Brillat-Savarin - die smaakliefhebber - heeft vastgesteld dat er drie specifieke tongbewegingen zijn: op en neer, ronddraaiend en heen en weer, maar je houdt natuurlijk altijd mensen die er niet voor willen uitkomen dat ook zij - hoe verachtelijk! - eten en die hun hand voor hun mond houden terwijl ze kauwen; die neuën hun eten, die schamen zich voor hun kip.
Terwijl de tong toch zo graag walst. Mijn oma vertelde vaak dat mijn opa zo kon vloeken dat je er helemaal koud van werd, ze beweerde zelfs dat hij iemand kon aborteren met zijn gevloek, een uitermate goedkope en gezonde vorm van abortus dunkt mij, die misschien alleen in EO-kringen op verzet zou kunnen stuiten.
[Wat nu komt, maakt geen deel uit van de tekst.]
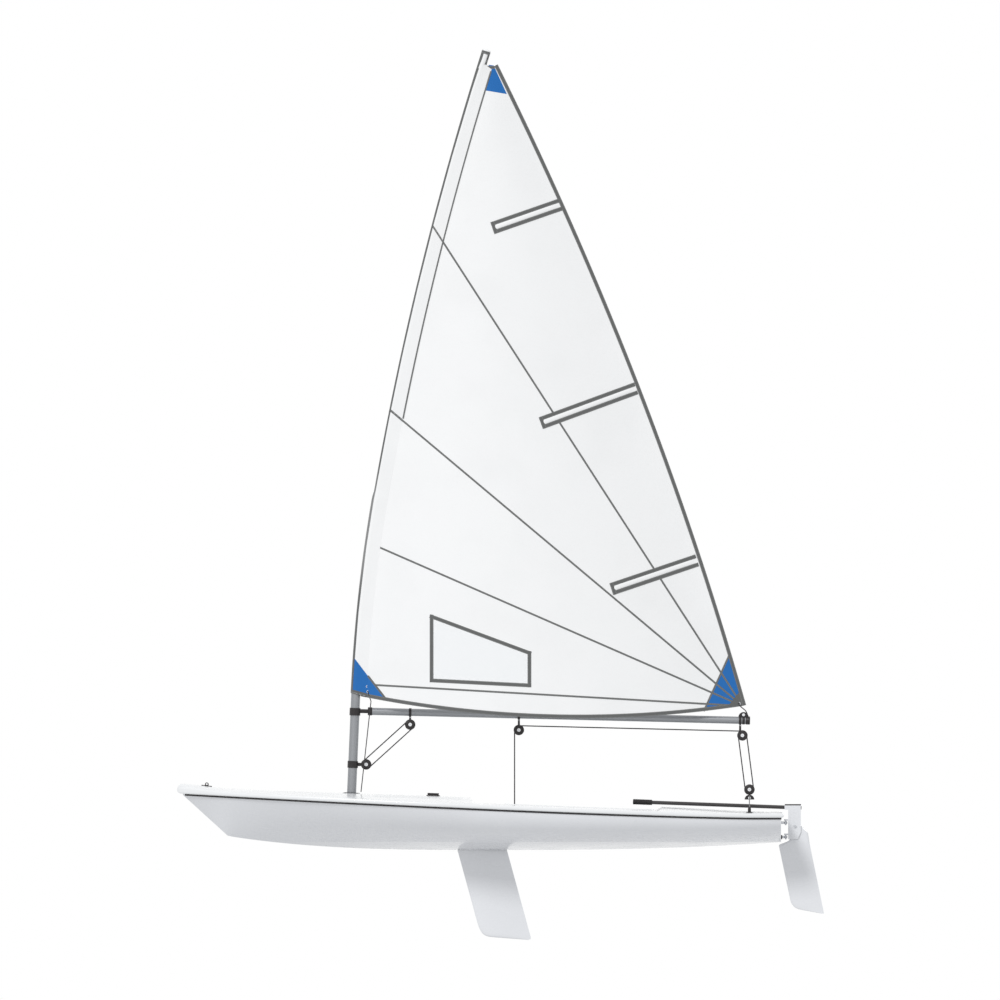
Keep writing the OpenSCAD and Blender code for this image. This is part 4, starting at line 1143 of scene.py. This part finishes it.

Ik nam me voor om ook zo'n uitmuntende vloeker te worden, neem het me nog voor tot op de dag van vandaag. Veel mensen denken overigens dat de kracht van een vloek in de originaliteit van de samenstelling schuilt, maar dat is niet zo. Een vloek hoeft echt niet te verrassen. Hij moet alleen keihard aankomen. Daarom heet het ook krachtterm. Slachtoffer recht in het hart getroffen, tegen de kloten, diep de baarmoeder de oersoep in.
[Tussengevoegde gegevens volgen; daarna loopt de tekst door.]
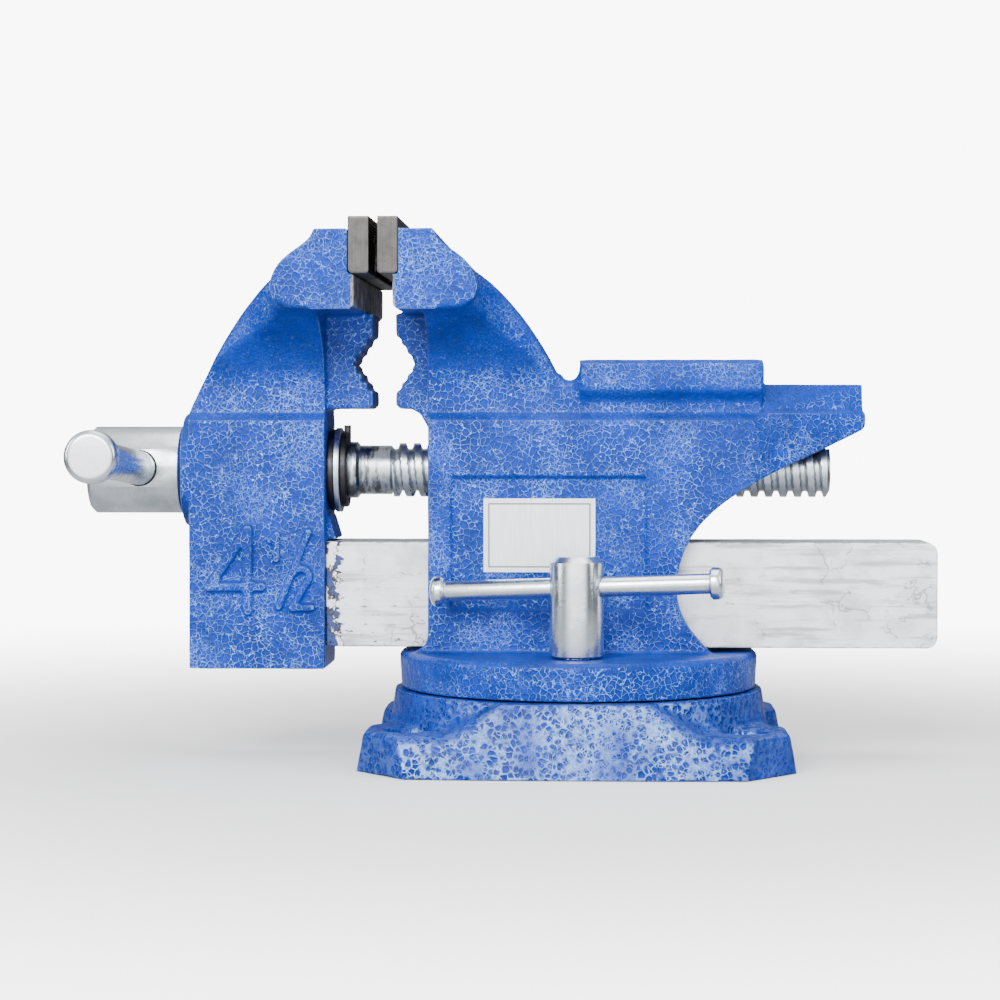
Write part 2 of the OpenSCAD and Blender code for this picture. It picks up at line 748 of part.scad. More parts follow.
module swivel_base() {
    top_y = foot_y - draft;
    color(paint) difference() {
        union() {
            intersection() {
                linear_extrude(lug_t) polygon(mirrored(foot_outline));
                long_extrude(-foot_x, foot_x) polygon(mirrored([
                    [foot_y, 0], [mix(foot_y, top_y, lug_t / base_h), lug_t]]));
                side_extrude(3 * foot_y) polygon(mirrored([[foot_x, 0], [foot_x - 2.6, lug_t]]));
            }
            intersection() {
                linear_extrude(base_h) polygon(mirrored(foot_outline));
                long_extrude(-foot_x, foot_x) polygon(mirrored([[foot_y, 0], [top_y, base_h]]));
                side_extrude(3 * foot_y) polygon(mirrored([[43, lug_t - 1], [43, lug_t], [25, base_h]]));
            }
            cylinder(r1 = base_r + deck_flare, r2 = base_r, h = base_h);
        }
        difference() {
            translate([0, 0, -1]) cylinder(r = cavity_r, h = deck_z + 1);
            translate([-4, 0, -2]) cube([8, base_r, base_h]);
        }
        lock_slot();
        translate([0, 0, -1]) cylinder(r = pivot_d / 2 + fit_gap, h = base_h + 2);
        translate([0, 0, -1]) cylinder(r = pivot_d + 3, h = deck_z + 1);
        for (x = [-1, 1], y = [-1, 1])
            translate([x * bolt_x / 2, y * bolt_y / 2, -1]) cylinder(d = bolt_hole_d, h = base_h + 2);
    }
}

swivel_base();
pivot_bolt();
pivot_washer();
lock_bolt();
lock_washer();
vise_body();
rear_jaw_plate();
rear_jaw_screws();
spindle_nut();
nut_set_screw();
label_plate();
lock_nut();
lock_bar();
lock_bar_knob_left();
lock_bar_knob_right();
front_jaw();
front_jaw_plate();
front_jaw_screws();
slide_bar();
slide_bar_pins();
lead_screw();
spacer_ring();
thrust_washer();
retaining_ring();
handle_bar();
handle_knob_near();
handle_knob_far();
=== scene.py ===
import math

import bmesh
import bpy
import numpy as np
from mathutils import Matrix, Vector


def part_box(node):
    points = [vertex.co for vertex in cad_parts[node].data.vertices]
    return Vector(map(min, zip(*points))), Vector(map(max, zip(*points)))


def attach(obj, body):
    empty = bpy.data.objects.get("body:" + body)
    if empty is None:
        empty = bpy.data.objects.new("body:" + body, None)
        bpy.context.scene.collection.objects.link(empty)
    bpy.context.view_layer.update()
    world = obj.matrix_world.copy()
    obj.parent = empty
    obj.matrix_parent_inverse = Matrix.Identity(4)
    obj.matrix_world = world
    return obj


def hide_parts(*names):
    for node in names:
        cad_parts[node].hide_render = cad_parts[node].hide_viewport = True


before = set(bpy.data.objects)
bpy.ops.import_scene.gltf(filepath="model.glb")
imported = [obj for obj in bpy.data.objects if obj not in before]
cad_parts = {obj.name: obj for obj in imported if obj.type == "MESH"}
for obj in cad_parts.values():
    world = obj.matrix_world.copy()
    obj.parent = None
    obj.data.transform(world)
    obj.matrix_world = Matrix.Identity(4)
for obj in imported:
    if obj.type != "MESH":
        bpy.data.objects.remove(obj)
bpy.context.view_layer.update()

# ---- Swivel base ----
# A grey iron casting with four bolted corner lugs and a round deck that the vise turns on.
# It is sand cast, so its edges are soft, and its faces carry the sand's unevenness.
# It is sprayed with the same blue hammered enamel as the other castings.

MM = 0.001
CAST_VOXEL = 0.6 * MM
FILLET_PASSES = 70
ALMOST_ALL_INWARD = 0.9
PAINT_DEEP = (0.003, 0.022, 0.175, 1.0)
PAINT_LIGHT = (0.004, 0.042, 0.42, 1.0)
PAINT_VEIN = (0.085, 0.26, 1.0, 1.0)
PAINT_WHITE = (0.42, 0.66, 1.0, 1.0)


def add_piece(name, mesh):
    """A new object in the row frame that holds this mesh."""
    piece = bpy.data.objects.new(name, mesh)
    bpy.context.scene.collection.objects.link(piece)
    return piece


def copy_of(node, name):
    """A new piece with a CAD node's shape, welded into one skin."""
    shape = bmesh.new()
    shape.from_mesh(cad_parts[node].data)
    bmesh.ops.remove_doubles(shape, verts=shape.verts, dist=1e-6)
    mesh = bpy.data.meshes.new(name)
    shape.to_mesh(mesh)
    shape.free()
    for layer in ("custom_normal", "sharp_edge", "sharp_face"):
        if layer in mesh.attributes:
            mesh.attributes.remove(mesh.attributes[layer])
    return add_piece(name, mesh)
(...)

Laatst zag ik op tv een walvis klaarkomen. Wat een kip had hij! De sliertjes sperma zweefden als zeemelk door het water. En zelf zijn wij ook zeemensen. Onze tranen bewijzen het.
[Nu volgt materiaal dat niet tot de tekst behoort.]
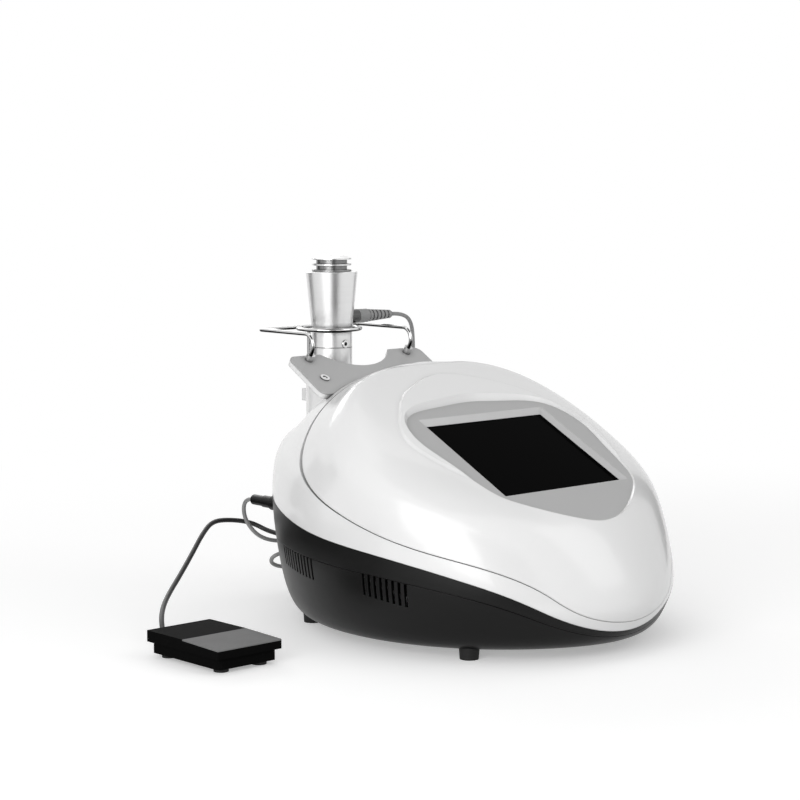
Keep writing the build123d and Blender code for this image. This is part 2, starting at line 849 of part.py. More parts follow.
with BuildPart() as button_screws:
    for side in (-1, 1):
        with Locations(plate_plane.location * Location((side * button_screw_x, -button_screw_back, 0))):
            Cylinder(button_radius, button_height, align=upward)
            Cylinder(screw_radius, plate_skin + plate_arm, align=(Align.CENTER, Align.CENTER, Align.MAX))
        with Locations(
            plate_plane.location * Location((side * button_screw_x, -button_screw_back, button_height))
        ):
            Cylinder(button_recess, button_height, mode=Mode.SUBTRACT)
save(button_screws, "button_screws")

with BuildPart() as rod_collars:
    for side in (-1, 1):
        with Locations(plate_plane.location * Location((side * post_x, 0, 0))):
            Cylinder(collar_radius, collar_height, align=upward)
            Cylinder(rod_radius, collar_height * 3, mode=Mode.SUBTRACT)
save(rod_collars, "rod_collars")

# Wire rest: one bent rod from collar to collar, a ring round the handpiece and a leg into the cup
rack_front_y = plate_y - (rack_z - plate_z) * tan(radians(plate_tilt))
with BuildPart() as wire_rest:
    add(
        wire(
            [(-post_x, plate_y, plate_z), (-post_x, rack_front_y, rack_z), (-post_x, rack_rear_y, rack_z),
             (post_x, rack_rear_y, rack_z), (post_x, rack_front_y, rack_z), (post_x, plate_y, plate_z)],
            [rack_front_bend, rack_rear_bend, rack_rear_bend, rack_front_bend],
            rod_radius,
        )
    )
    with Locations((0, rack_rear_y - ring_radius, rack_z)):
        Torus(ring_radius, rod_radius)
    with Locations((0, rack_rear_y, leg_end_z)):
        Cylinder(rod_radius, rack_z - leg_end_z, align=upward)
save(wire_rest, "wire_rest")

# Handpiece: turned metal pieces on one upright axis, with the socket on its right
cup_axis = (0, cup_y, 0)
up = (0, 0, 1)
socket_axis = (0, cup_y, plug_z)
to_right = (1, 0, 0)
to_nose = (0, -1, 0)
tube_radius = bore_radius + barrel_wall
socket_bore = turned(socket_axis, to_right, [(0, 0), (socket_radius, 0),
                                             (socket_radius, cut_reach), (0, cut_reach)])
screw_bore = turned((0, cup_y, lock_screw_z), to_nose, [(0, 0), (lock_screw_radius, 0),
                                                       (lock_screw_radius, cut_reach), (0, cut_reach)])
feed_bore = turned(socket_axis, to_right, [(0, 0), (feed_radius, 0), (feed_radius, cut_reach), (0, cut_reach)])

save(turned(cup_axis, up, [(0, cap_low_z), (cap_radius - 1, cap_low_z), (cap_radius, cap_low_z + 1),
                           (cap_radius, sleeve_low_z), (0, sleeve_low_z)]), "end_cap")

with BuildPart() as sleeve:
    add(turned(cup_axis, up, [
        (tube_radius, sleeve_low_z), (sleeve_radius, sleeve_low_z), (sleeve_radius, joint_groove_z - 0.4),
        (sleeve_radius - 0.6, joint_groove_z - 0.4), (sleeve_radius - 0.6, joint_groove_z + 0.4),
        (sleeve_radius, joint_groove_z + 0.4), (sleeve_radius, sleeve_high_z), (tube_radius, sleeve_high_z),
    ]))
    add(screw_bore, mode=Mode.SUBTRACT)
save(sleeve, "sleeve")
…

Daarom denk ik dat zeevlees een goede afwisseling op het menu kan zijn. De ene dag zeevlees en de volgende dag vis. En zo is het ook met woorden. Je moet ze niet wegdoen, je weet nooit waar je ze nog eens voor nodig zou kunnen hebben. Het lijkt me wel een goed idee om woorden tijdelijk om te ruilen, ze een beetje rust te gunnen in een andere omgeving zodat ze daarna weer fris aan de slag kunnen.
Mijn voorstel zou zijn om het woord prins, dat nogal is gedevalueerd door het onbeheerste gedrag van Willem-Alexander tijdens de Olympische spelen in Atlanta, tijdelijk om te ruilen met het woord hond dat door Moos (kipzwart, bijna vijf jaar oud), die lief, slim en waaks is - allemaal eigenschappen een troonopvolger waardig - zo'n glanzende betekenis heeft gekregen. Dat wordt dan dus hond Willem Alexander en prins Moos. Dat daar logischerwijs uit zou kunnen volgen dat Beatrix een teefje is, kan ik ook niet helpen. Tong moet tango.